Download The Springfields - Island of Dreams MP3 (rapidshare)

Or watch them perform it on YouTube here.

Tuesday 4 March 2008

The Karl Denver Trio - Wimoweh

My pal Graham had a Vinyl Party last week (no snickering in the back there; vinyl records, not fetish gear). I brought along my Karl Denver LP and, though it wasn't a competition, Wimoweh was the hit of the evening. In my biased opinion anyway.

Words fail me when I try to describe Karl’s vocal technique: yodelling is part of it, but a tiny part. But you can tell he's from Springburn. 

Of course this is only a tiny moment in the songs winding, complicated life story, going from Solomon Linda’s Mbube in 1939 through Pete Seeger, The Tokens’ The Lion Sleeps Tonight, Tight Fit (spoonerism alert), to Disney’s Lion King movie. See here for the full, extraordinary story.

Sunday 2 March 2008

Conway Twitty – How much more can she stand

I first heard this classic example of the “Cheatin’ Song” in a brief clip on Hank Wangford's A to Z of C & W, Channel 4's eighties documentary series. Before that Conway Twitty didn't mean much more to me than his late-fifties faux-Elvis international hit It's Only Make Believe.

But he went on to a long successful country singer career, from the sixties through to the ninties, including this minor hit from 1971.

“There's a devil in my body, that I just can't satisfy...”
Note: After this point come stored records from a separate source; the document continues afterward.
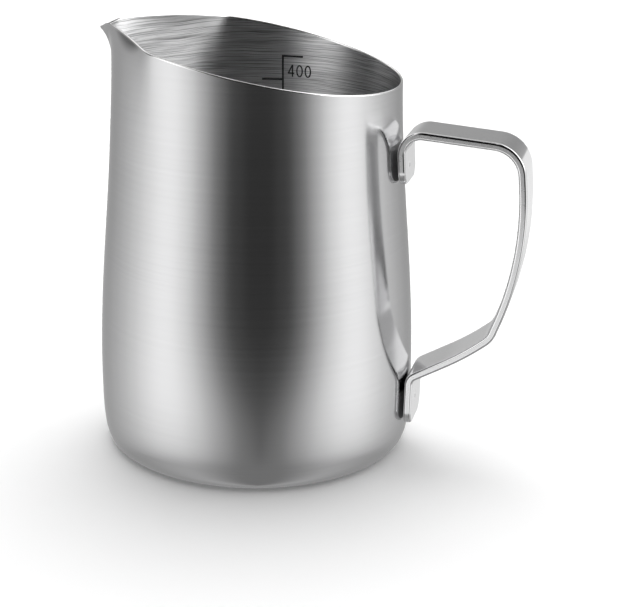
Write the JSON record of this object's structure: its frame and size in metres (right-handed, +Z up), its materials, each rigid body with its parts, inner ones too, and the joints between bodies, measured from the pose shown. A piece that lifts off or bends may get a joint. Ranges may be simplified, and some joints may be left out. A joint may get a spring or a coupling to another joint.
{
  "type": "milk frothing pitcher",
  "caption": "Steel milk frothing pitcher with a slanted rim, a pressed V spout and a bent strap handle spot-welded to the wall.",
  "frame": {"origin": "on the body's axis, in the plane that the pitcher stands on", "axes": "+Z up along the body's axis, +X towards the handle, -X towards the spout, XZ the plane of symmetry"},
  "size_m": [0.1103, 0.081, 0.1074],
  "materials": {
    "body_steel": "fine circumferential satin brushing outside, coarser turning lines inside, polished rim",
    "handle_steel": "polished, with softly rounded edges and light handling scratches",
    "weld": "heat-tinted spot weld",
    "etched_mark": "dark laser-etched measuring mark"
  },
  "bodies": {
    "root": {"pitcher_body": "body_steel", "handle": "handle_steel", "upper_weld": "weld", "lower_weld": "weld"}
  },
  "joints": []
}
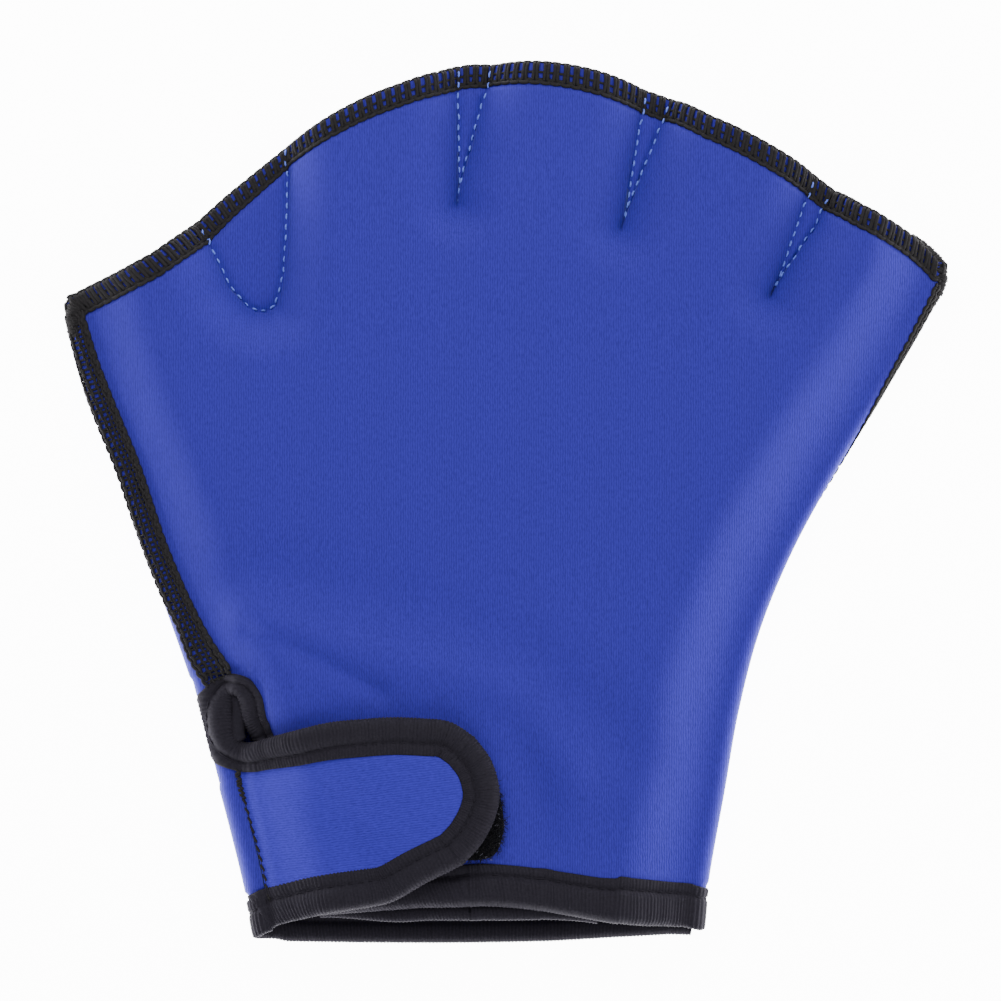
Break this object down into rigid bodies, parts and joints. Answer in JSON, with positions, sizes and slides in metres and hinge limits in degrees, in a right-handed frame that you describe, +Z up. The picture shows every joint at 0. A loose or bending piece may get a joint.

Conway's dead now, and I'll never get the chance to visit his gloriously tacky theme park, Twitty City in Hendersonville, Tennessee: it's been converted into a Christian music venue owned by the Trinity Broadcasting Network. All things must pass.

Saturday 1 March 2008

Richard P. Feynman - Orange Juice

He was a physicist (quantum electrodynamics, superfluidity, particle theory), lock-picker, prankster, juggler, painter: a ladies man, a friend of Tuva, a developer of the atom bomb, a translator of mayan hieroglyphics.

If you haven't worked it out yet, and haven't even noticed the title of this post*, I'm talking about the mighty Richard P. Feynman. Here’s an example of yet another talent: his bongo playing. And singing too.

The choice of title means his vocal sound strangely like Pamela Doove, A minor Reece Shearsmith character in the League of Gentlemen.

Update 28 May 2008: Here's a fine article from W. Daniel Hillis, on the coolness of Feynman.

*or maybe you think Edwin Collins wrote a song about RPF.

Listen:

Download: Richard P. Feynman - Orange Juice MP3 (rapidshare)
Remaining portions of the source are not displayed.